When I looked in the files for my notes on this Gospel, I found the reflection from Gerhard Frost that I read at the beginning. After viewing the documentary Sugarcane, the young Navajo’s insight, “No more lambs killed ” took on new meaning. It is documented that many indigenous children died as a result of these attempts at “cultural assimilation,” due to punishment for failing to cooperate with their indoctrination, or failed attempts to flee the abuse. Horribly, there is personal testimony and physical evidence that some infants were “disposed of” to cover up sexual abuse of students by clergy. The folks in the ecumenical group that gathered to view Sugarcane were reminded that atrocities occurred not just in Canada, but also in the U.S., and that the schools were run not just by Roman Catholics, but also by Lutherans and Anglicans. There is plenty of responsibility to acknowledge, plenty of sin for which to repent.
St. Paul said, “We have all sinned and fallen short of the glory of God” (Romans 3:23). Winston Churchill once said, “Comparisons are odious.” What are we going to say?? “Compared to Hitler, I’m a saint!”? “Compared to John Wayne Gacy, I’m a saint!”? We are all in need of the loving mercy of God and the “Great Exchange” of the Lamb of God, who has taken on our sin and given us His righteousness.
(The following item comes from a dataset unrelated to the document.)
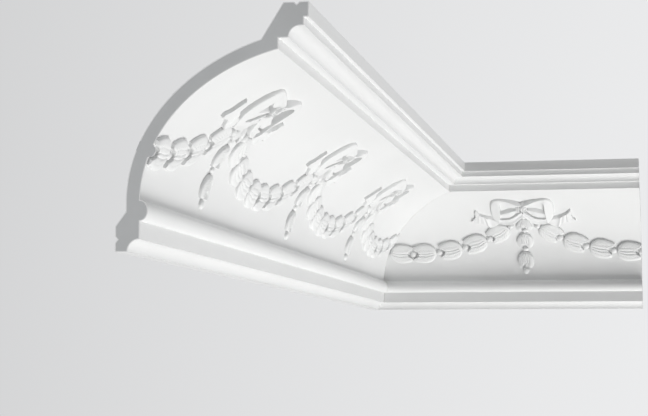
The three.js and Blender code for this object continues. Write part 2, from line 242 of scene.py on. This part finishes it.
# The photograph's camera, from a fit of the mouldings' edges, in metres, radians and pixels
CAMERA_PLACE = (0.29607, -1.81543, -0.29878)
CAMERA_YAW = math.radians(-12.1555)
CAMERA_PITCH = math.radians(5.9423)
CAMERA_ROLL = math.radians(0.2442)
FOCAL_PX = 1608.73
WIDTH_PX = 648

# The studio, in metres: what the lights aim at, and where they stand from it
FLOOR_REACH = 60
FLOOR_UP = -9.5
CORNER = Vector((0.0, 0.3, -0.1))
CUT_END = Vector((-0.07, -0.58, -0.1))
TO_KEY = 3 * Vector((0.42, -0.18, -0.89)).normalized()
TO_FILL = 6 * Vector((0.95, -0.15, -0.28)).normalized()
TO_END_LIGHT = 3 * Vector((-0.75, -0.66, 0))

# The sky's strength rises from DIM_SKY to PALE_SKY as a direction turns towards PALE_SIDE
PALE_SIDE = (0.4, 0.8, 0)
DIM_SKY = 0.24
PALE_SKY = 0.85

# Places and ratios that follow from the sizes
band_out = FOOT_LIP + LOWER_CAVETTO
cove_foot_up = -HEIGHT + LOWER_CAVETTO + BAND + BEAD_MOULD
fillet_out = PROJECTION - FASCIA_SETBACK
cavetto_out = fillet_out - FILLET_SOFFIT
cavetto_top_up = -FASCIA - FILLET
listel_up = cavetto_top_up - UPPER_CAVETTO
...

“No more lambs killed” in the Temple, in the indigenous schools, in all the killing fields of this world, by God’s grace. We may not have personally perpetrated the evils that sicken us, but let’s pray that the Holy Spirit will grant us grace, discernment and courage to acknowledge past evils, prevent current ones, and to be agents of healing. Amen.
1Paul Ofstedal, ed., Daily Readings from Spiritual Classics (Minneapolis: Augsburg, 1990), p. 390.
2Jaroslav Pelikan, ed., Luther’s Works, vol. 22 (St. Louis: Concordia, 1957), pp. 165-170.